The Gentle Grizzly | September 4, 2025 at 5:41 pm

“There is a wind farm in Nantucket…”

Trump said he was going to relocate the wind farms off the coast of Venezuela so they could be used to blow drug boats out of the water.

The vile, stupid and evil Dhimmi-crat apparatchiks love their windmills that produce trivial amount of electricity at scale, are unreliable, are costly to maintain and, at the end of the day, are just a massive waste of money and resources.

    Tionico in reply to guyjones. | September 5, 2025 at 2:16 pm

    Not to make light of the fact that lage numbers of these same people are collecting YOOOOOOGE profits from these boondoggles. Carefully planned to do just that.
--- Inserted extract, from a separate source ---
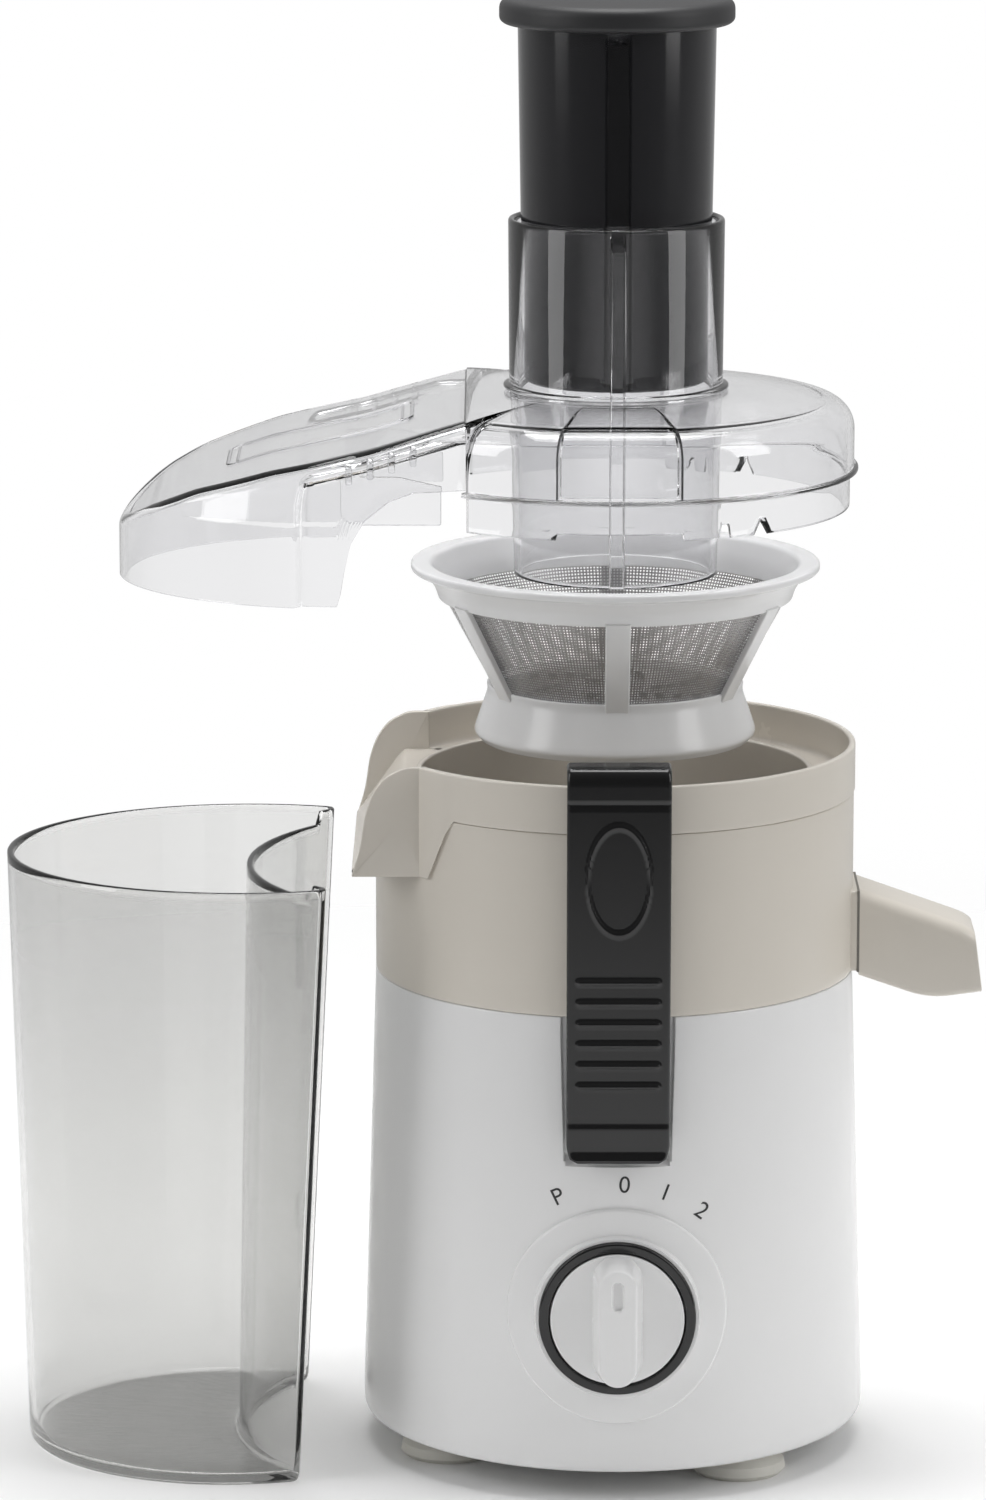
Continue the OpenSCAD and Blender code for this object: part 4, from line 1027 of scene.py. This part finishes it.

Too many fokes will do anything to put money in both pockets.

Just float a rumor that the blades are manufactured from compressed cocaine, and Nantucket residents will disassemble them themselves.

Please, all you need to know:

Green_oceans.org

The fact that those on the left work so hard to jam windmills and solar farms down everyone throats and are totally silent about the wildlife and environmental impacts they cause should alert you as to how seriously they take their religion.